**Material**

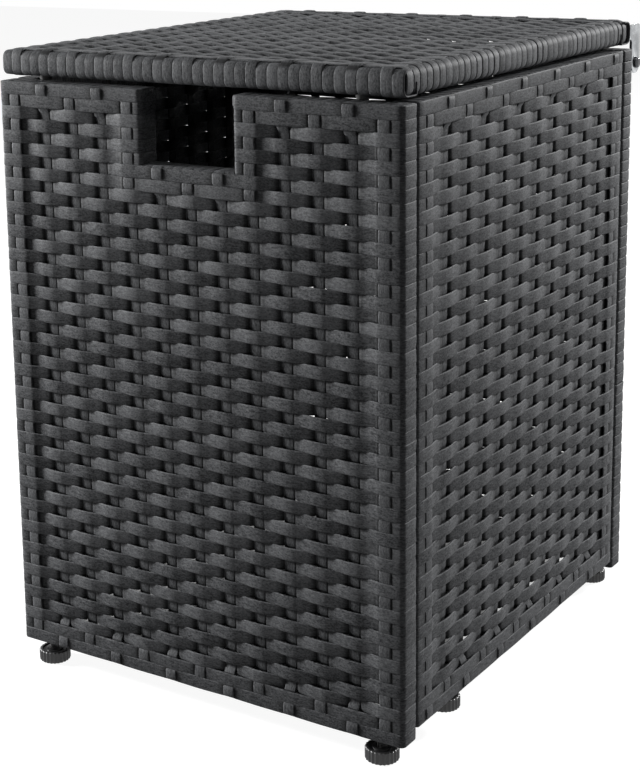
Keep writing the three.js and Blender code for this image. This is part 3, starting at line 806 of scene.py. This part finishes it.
TURNED = turned_tree()
print("the turning tree has", len(TURNED.nodes), "nodes")

# %% [markdown]
# The other materials are short, because the parts are small. Powder coat is
# sprayed dry and melted in an oven, which leaves a fine orange peel. Zinc plating
# is a thin bright skin with a cloudy bloom. The feet are moulded in black nylon,
# from a mould that was sparked to a fine matt grain, and the bumpers are rubber.

# %% Materials of the frames, the hinges, the feet and the bumpers
GRAINS_PER_CLOUD = 10
GRAIN_SHARE = 0.4
NOISE_EDGES = (0.35, 0.65)
ROUGHNESS_SWING = 0.08


def grained_material(name, hex_colour, roughness, grain, depth, metallic=0.0, bloom=0.25):
    """A plain stuff whose colour and roughness vary a little, with a grain of a real size."""
    material = bpy.data.materials.new(name)
    node = blank(material)
    spot = node("ShaderNodeTexCoord").outputs["Object"]
    fine = node("ShaderNodeTexNoise", spot, sockets={"Scale": 1 / grain, "Detail": 2.0})
    broad = node("ShaderNodeTexNoise", spot,
                 sockets={"Scale": 1 / (GRAINS_PER_CLOUD * grain), "Detail": 4.0})
    mixed = node("MULTIPLY", fine.outputs[0], GRAIN_SHARE)
    mixed = node("MULTIPLY_ADD", broad.outputs[0], 1 - GRAIN_SHARE, mixed)
    tone = node(FADE, mixed, *NOISE_EDGES, 1 - bloom, 1 + bloom)
    colour = node("ShaderNodeVectorMath", linear(hex_colour)[:3], operation="SCALE",
                  sockets={"Scale": tone})
    rough = node(FADE, mixed, *NOISE_EDGES, roughness - ROUGHNESS_SWING, roughness + ROUGHNESS_SWING)
    bump = node("ShaderNodeBump", sockets={"Strength": 0.4, "Distance": depth, "Height": fine.outputs[0]})
    shader = node("ShaderNodeBsdfPrincipled", sockets={
        "Base Color": colour.outputs[0], "Metallic": metallic, "Roughness": rough, "Normal": bump})
    node("ShaderNodeOutputMaterial", shader)
    return material


# Each has a name, a colour, a roughness, and the size and depth of its grain.
# Polyester powder, baked: black, satin, with orange peel about a millimetre across
POWDER_COAT = grained_material("baked_powder_coat", "#1a1b1c", 0.42, 1.2 * MM, 0.03 * MM)
# Bright zinc plating on pressed steel: pale grey with a faint cloudy bloom
ZINC = grained_material("zinc_plated_steel", "#9c9ea0", 0.2, 0.8 * MM, 0.01 * MM, metallic=1.0, bloom=0.12)
# The bolts and screws are plated too, then passivated dark
DARK_ZINC = grained_material("dark_passivated_steel", "#4a4b4d", 0.25, 0.8 * MM, 0.01 * MM, metallic=1.0)
# Dipped black coat on the brackets: thinner and glossier than powder
DIPPED_COAT = grained_material("dipped_black_coat", "#141516", 0.35, 1.0 * MM, 0.01 * MM)
# Moulded black nylon with a spark-eroded grain
NYLON = grained_material("moulded_black_nylon", "#1c1c1d", 0.38, 0.5 * MM, 0.02 * MM)
# Moulded rubber: dead black and matt
RUBBER = grained_material("moulded_rubber", "#0f0f10", 0.82, 0.6 * MM, 0.03 * MM)
for material in (POWDER_COAT, ZINC, DARK_ZINC, DIPPED_COAT, NYLON, RUBBER):
    print("made", material.name)

# %% [markdown]
# A foot is a fluted nylon knob with its threaded stud moulded in one. The flutes
# let a hand turn it while the cabinet stands on the others. Its top has a shallow
# ring round the boss, where the moulding is cored out to keep its walls even.

# %% Six levelling feet
FOOT_RADIUS = 14 * MM
FOOT_HEIGHT = 10.7 * MM
FOOT_EASE = 1.5 * MM
FOOT_RIM = 11 * MM
FOOT_BOSS = 7.8 * MM
FOOT_CORING = 1.2 * MM
FOOT_FLUTES = 24
FOOT_FLUTE_DEPTH = 0.8 * MM
STUD_RADIUS = 3.9 * MM
STUD_LENGTH = 18 * MM
STUD_PITCH = 1.25 * MM
STUD_THREAD = 0.6 * MM
SMALL_EASE = 0.3 * MM
# Points round a foot and round a smaller part
FOOT_AROUND = 97.0
SMALL_AROUND = 49.0
POINTS_PER_TURN = 8
SHARP_ANGLE = math.radians(38)
FOOT_PLACES = ["front_left", "front_right", "back_left", "back_right", "left", "right"]


def quarter(middle, radius, start, steps=4):
    """Points on a quarter circle that starts at an angle in degrees and turns left."""
    angles = [math.radians(start + 90 * i / steps) for i in range(steps + 1)]
    return [(middle[0] + radius * math.cos(a), middle[1] + radius * math.sin(a)) for a in angles]


def threaded_run(radius, low, high, pitch):
    """Points up a stud, close enough to show its thread."""
    steps = math.ceil((high - low) / pitch * POINTS_PER_TURN)
    return [(radius, low + (high - low) * i / steps) for i in range(steps + 1)]


def turned_piece(name, outline, place, material, fluted=(), threaded=(), **values):
    """Outline points are (radius, height); fluted and threaded hold the points that carry the mark."""
    marks = {"fluted": [float(p in fluted) for p in outline],
             "threaded": [float(p in threaded) for p in outline]}
    start = path_mesh(name + "_outline", [([(radius, 0, height) for radius, height in outline], marks)])
    given = {"Around": SMALL_AROUND, "Flutes": 0.0, "Flute Depth": 0.0, "Thread Pitch": MM,
             "Thread Depth": 0.0, "Material": material}
    given.update(values)
    piece = grow(name, start, TURNED, given, place)
    piece.data.set_sharp_from_angle(angle=SHARP_ANGLE)
    return piece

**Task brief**
Quote every line of the data, word for word.

**Final answer**
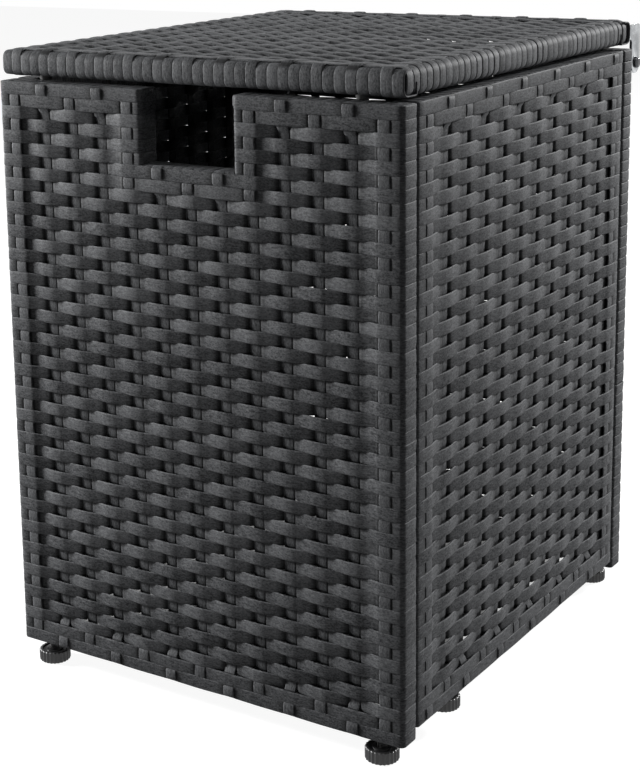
Keep writing the three.js and Blender code for this image. This is part 3, starting at line 806 of scene.py. This part finishes it.
TURNED = turned_tree()
print("the turning tree has", len(TURNED.nodes), "nodes")

# %% [markdown]
# The other materials are short, because the parts are small. Powder coat is
# sprayed dry and melted in an oven, which leaves a fine orange peel. Zinc plating
# is a thin bright skin with a cloudy bloom. The feet are moulded in black nylon,
# from a mould that was sparked to a fine matt grain, and the bumpers are rubber.

# %% Materials of the frames, the hinges, the feet and the bumpers
GRAINS_PER_CLOUD = 10
GRAIN_SHARE = 0.4
NOISE_EDGES = (0.35, 0.65)
ROUGHNESS_SWING = 0.08


def grained_material(name, hex_colour, roughness, grain, depth, metallic=0.0, bloom=0.25):
    """A plain stuff whose colour and roughness vary a little, with a grain of a real size."""
    material = bpy.data.materials.new(name)
    node = blank(material)
    spot = node("ShaderNodeTexCoord").outputs["Object"]
    fine = node("ShaderNodeTexNoise", spot, sockets={"Scale": 1 / grain, "Detail": 2.0})
    broad = node("ShaderNodeTexNoise", spot,
                 sockets={"Scale": 1 / (GRAINS_PER_CLOUD * grain), "Detail": 4.0})
    mixed = node("MULTIPLY", fine.outputs[0], GRAIN_SHARE)
    mixed = node("MULTIPLY_ADD", broad.outputs[0], 1 - GRAIN_SHARE, mixed)
    tone = node(FADE, mixed, *NOISE_EDGES, 1 - bloom, 1 + bloom)
    colour = node("ShaderNodeVectorMath", linear(hex_colour)[:3], operation="SCALE",
                  sockets={"Scale": tone})
    rough = node(FADE, mixed, *NOISE_EDGES, roughness - ROUGHNESS_SWING, roughness + ROUGHNESS_SWING)
    bump = node("ShaderNodeBump", sockets={"Strength": 0.4, "Distance": depth, "Height": fine.outputs[0]})
    shader = node("ShaderNodeBsdfPrincipled", sockets={
        "Base Color": colour.outputs[0], "Metallic": metallic, "Roughness": rough, "Normal": bump})
    node("ShaderNodeOutputMaterial", shader)
    return material


# Each has a name, a colour, a roughness, and the size and depth of its grain.
# Polyester powder, baked: black, satin, with orange peel about a millimetre across
POWDER_COAT = grained_material("baked_powder_coat", "#1a1b1c", 0.42, 1.2 * MM, 0.03 * MM)
# Bright zinc plating on pressed steel: pale grey with a faint cloudy bloom
ZINC = grained_material("zinc_plated_steel", "#9c9ea0", 0.2, 0.8 * MM, 0.01 * MM, metallic=1.0, bloom=0.12)
# The bolts and screws are plated too, then passivated dark
DARK_ZINC = grained_material("dark_passivated_steel", "#4a4b4d", 0.25, 0.8 * MM, 0.01 * MM, metallic=1.0)
# Dipped black coat on the brackets: thinner and glossier than powder
DIPPED_COAT = grained_material("dipped_black_coat", "#141516", 0.35, 1.0 * MM, 0.01 * MM)
# Moulded black nylon with a spark-eroded grain
NYLON = grained_material("moulded_black_nylon", "#1c1c1d", 0.38, 0.5 * MM, 0.02 * MM)
# Moulded rubber: dead black and matt
RUBBER = grained_material("moulded_rubber", "#0f0f10", 0.82, 0.6 * MM, 0.03 * MM)
for material in (POWDER_COAT, ZINC, DARK_ZINC, DIPPED_COAT, NYLON, RUBBER):
    print("made", material.name)

# %% [markdown]
# A foot is a fluted nylon knob with its threaded stud moulded in one. The flutes
# let a hand turn it while the cabinet stands on the others. Its top has a shallow
# ring round the boss, where the moulding is cored out to keep its walls even.

# %% Six levelling feet
FOOT_RADIUS = 14 * MM
FOOT_HEIGHT = 10.7 * MM
FOOT_EASE = 1.5 * MM
FOOT_RIM = 11 * MM
FOOT_BOSS = 7.8 * MM
FOOT_CORING = 1.2 * MM
FOOT_FLUTES = 24
FOOT_FLUTE_DEPTH = 0.8 * MM
STUD_RADIUS = 3.9 * MM
STUD_LENGTH = 18 * MM
STUD_PITCH = 1.25 * MM
STUD_THREAD = 0.6 * MM
SMALL_EASE = 0.3 * MM
# Points round a foot and round a smaller part
FOOT_AROUND = 97.0
SMALL_AROUND = 49.0
POINTS_PER_TURN = 8
SHARP_ANGLE = math.radians(38)
FOOT_PLACES = ["front_left", "front_right", "back_left", "back_right", "left", "right"]


def quarter(middle, radius, start, steps=4):
    """Points on a quarter circle that starts at an angle in degrees and turns left."""
    angles = [math.radians(start + 90 * i / steps) for i in range(steps + 1)]
    return [(middle[0] + radius * math.cos(a), middle[1] + radius * math.sin(a)) for a in angles]


def threaded_run(radius, low, high, pitch):
    """Points up a stud, close enough to show its thread."""
    steps = math.ceil((high - low) / pitch * POINTS_PER_TURN)
    return [(radius, low + (high - low) * i / steps) for i in range(steps + 1)]


def turned_piece(name, outline, place, material, fluted=(), threaded=(), **values):
    """Outline points are (radius, height); fluted and threaded hold the points that carry the mark."""
    marks = {"fluted": [float(p in fluted) for p in outline],
             "threaded": [float(p in threaded) for p in outline]}
    start = path_mesh(name + "_outline", [([(radius, 0, height) for radius, height in outline], marks)])
    given = {"Around": SMALL_AROUND, "Flutes": 0.0, "Flute Depth": 0.0, "Thread Pitch": MM,
             "Thread Depth": 0.0, "Material": material}
    given.update(values)
    piece = grow(name, start, TURNED, given, place)
    piece.data.set_sharp_from_angle(angle=SHARP_ANGLE)
    return piece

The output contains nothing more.